Friday, 11 January 2008

If you’re the ‘Emperor Of The Universe’ (per another post) why can’t you exact CHANGE on this motherfuckin’ planet, nigga? And by CHANGE I mean you, me, M. Todd, S. Gary, Hip, WBM III, Capt. Morgan, etc., would be celebrated as this moment’s best authors and we would be welcomed with open arms by the hottest bitches we can imagine (and we have imaginations, by god) and millions upon millions would buy our novels, poetry volumes, t-shirts, key rings, bumper stickers, etc., and we’d be nigga rich and living like we should be living instead of working shithole jobs for shithole pay.

— Digital aka Dirty Howie

Hadn’t yet had a chance to add I’ve been downgraded to “Emperor of Only This Room I’m In”.

The practical answer to your question is that I have nothing worth selling, no novel or stories and poems don’t sell anyway. Now you could take the best from AHA and make a book out of that, with all of us pitching in on both costs and content, maybe a third of it new. The technology is now in place to self-publish high-quality books, as few as 25 or even five. A Delaware friend of mine published his own book of poetry that way. It (isn’t very good, but) looks like anything you might find in a bookstore.

The second practical answer is, if you want to publish something to get rich, your best shot is to write a romance novel (second best shot: cook book). I don’t know that most people hate their lives, but even the happy ones want to get away from themselves via the fantasies and escapism of linear storytelling. Even Donald Trump must occasionally watch movies or TV to take a break from himself–tho why would he bother when he’s a living cartoon who can blink anything he wants into existence–but he does.

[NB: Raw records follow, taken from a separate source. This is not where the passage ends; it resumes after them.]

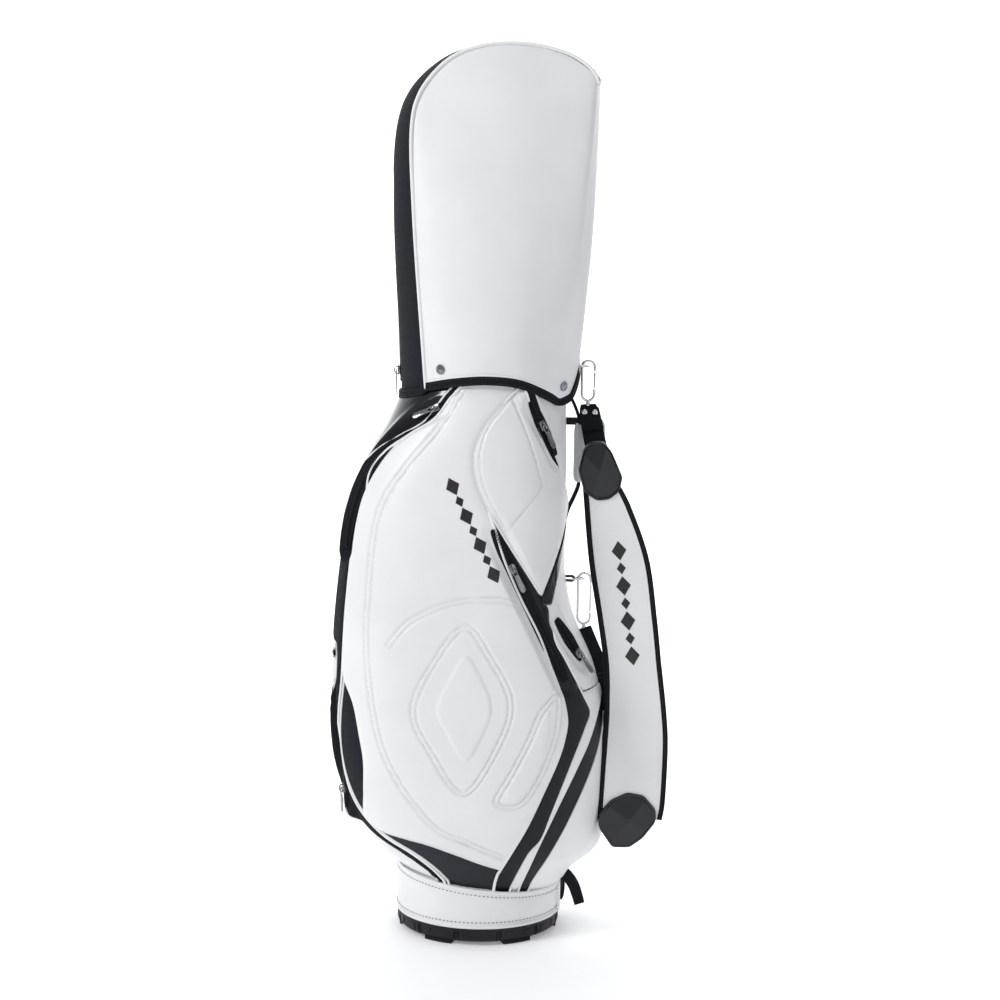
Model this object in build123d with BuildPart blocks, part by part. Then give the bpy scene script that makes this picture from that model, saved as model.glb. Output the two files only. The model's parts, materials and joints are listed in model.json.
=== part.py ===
"""Golf staff bag with rain hood, shoulder strap, grab handle and zipped pockets.

Millimetres. +Z is up and the origin is the middle of the base's underside. +X is the spine, where the
handle and the strap hang, -X is the front ball pocket, and -Y and +Y are the two long side pockets.
"""
from build123d import *
import os
from math import cos, radians, sin

os.makedirs("parts", exist_ok=True)

# Tube, base and mouth
TUBE_INNER = 106.0
TUBE_OUTER = 109.0
COVER_OUTER = 113.0
BASE_R = 118.0
BASE_HEIGHT = 24.0
BASE_SOCKET_TOP = 62.0
FLOOR_TOP = 14.0
FOOT_HEIGHT = 5.0
MOUTH_Z = 765.0
MOUTH_TOP = 842.0
MOUTH_R = 114.0
TOP_CUFF_R = 116.6
ROD_R = 2.5

# The base cuff's top edge is lower at the spine than at the front
CUFF_PLANE = Plane(origin=(0, 0, 82), x_dir=(1, 0, -0.11), z_dir=(0.11, 0, 1))
GAP = 0.4

# Divided mouth: a long bar along X and two cross bars along Y
BAR_WIDTH = 8.0
PANEL_WIDTH = 2.0
CROSS_X = 33.0
BAR_DEPTH = 28.0

# Pocketed body: height, front reach, spine reach, side reach, squareness of the quarters
BODY_ROWS = (
    (50, 114, 114, 114, 0.552),
    (95, 116, 140, 118, 0.56),
    (122, 143, 172, 129, 0.60),
    (170, 178, 182, 147, 0.66),
    (240, 206, 183, 160, 0.72),
    (320, 216, 181, 166, 0.74),
    (400, 215, 163, 167, 0.74),
    (460, 212, 134, 163, 0.74),
    (520, 206, 120, 158, 0.74),
    (590, 196, 118, 151, 0.74),
    (650, 182, 118, 144, 0.73),
    (700, 161, 118, 136, 0.70),
    (745, 135, 117, 127, 0.64),
    (790, 118, 116, 118, 0.57),
)
SKIN = 3.0
SPINE_TOP = 482.0
BALL_TOP = 478.0
LENS_BOTTOM = 515.0

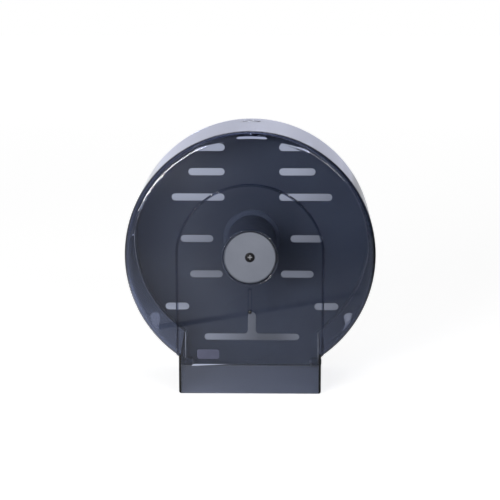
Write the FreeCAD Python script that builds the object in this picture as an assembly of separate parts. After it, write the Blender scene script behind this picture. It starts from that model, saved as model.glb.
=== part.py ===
import FreeCAD, Part

import math
import os

# Jumbo toilet roll dispenser: a smoked drum cover that drops forward on two
# hinge pins, a slotted wall plate, a turning roll hub on a fixed spindle and a
# cam lock in the top of the cover. Millimetres, +Z up, the wall is the plane
# y = 0, the front faces -Y and the hub axis runs through the origin.
# A depth is a distance in front of the wall.

# Cover shell
drum_radius = 135.0
drum_draft = 1.0
face_depth = 120.5
cover_wall = 2.5
rim_round = 8.5
wall_gap = 1.5
panel_step = 3.0
panel_edge = 1.3
skirt_half_width = 76.9
skirt_draft = 1.8
skirt_below_drum = 15.1
skirt_corner = 2.5
panel_flare = 2.75
arch_bulge = 0.65
arch_drop = 1.0
arch_blend = 14.0

# Hub hole with its dark trim ring, guide groove with its stud and blank badge
# plate on the cover's raised panel
hub_gap = 0.8
ring_wall = 0.6
ring_stand = 0.4
ring_gap = 0.02
lip_width = 2.0
lip_height = 0.9
groove_width = 2.8
groove_length = 24.5
groove_offset = 6.0
groove_sink = 1.9
groove_rib_wall = 1.0
stud_radius = 1.9
stud_gap = 0.02
stud_dome = 0.7
badge_width = 24.0
badge_height = 10.6
badge_round = 2.4
badge_sheet = 0.5
badge_edge = 0.2
badge_side_inset = 19.9
badge_bottom_inset = 38.8

# Wall plate
plate_side_gap = 0.5
plate_web = 3.0
plate_rim = 7.0
rim_wall = 2.0
plate_gap = 0.5
plate_foot_gap = 2.1
plate_corner = 6.0
slot_height = 8.5
tee_bar_height = 8.0
tee_stem_width = 9.0
tee_fillet = 4.5
pad_ring_radius = 38.5
pad_ring_width = 1.2
pad_ring_raise = 0.6
pad_ring_foot = 3.5

# Slot places as shares of the plate's radius: height, inner end, outer end
side_slot_shares = (
    (0.778, 0.231, 0.506),
    (0.569, 0.232, 0.540),
    (0.351, 0.233, 0.684),
    (-0.008, 0.331, 0.609),
    (-0.317, 0.250, 0.530),
    (-0.601, 0.540, 0.745),
)
top_slot_height_share = 0.878
top_slot_reach_share = 0.132
tee_drop_share = 0.870
tee_reach_share = 0.409
tee_top_share = 0.650

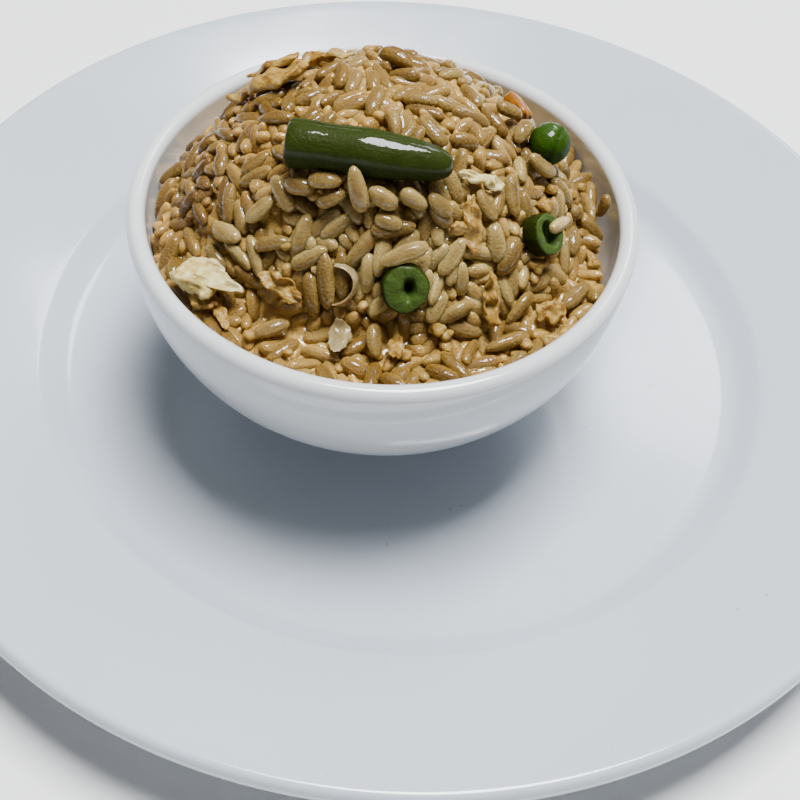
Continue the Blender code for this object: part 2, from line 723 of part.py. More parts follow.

I’m too disgusted to write seriously (or for long) because, “It’s all been said before, and better”, also not an original thought. There’s a better way to bliss: doing nothing at all while suffering. You have your alk and drugs, Todd has music, alk, drugs. Gary has food, alk, a pension and insanity. I have porn and ham. It would be so easy to just give up. It’s damned tempting. The way we live makes suicide the sanest choice.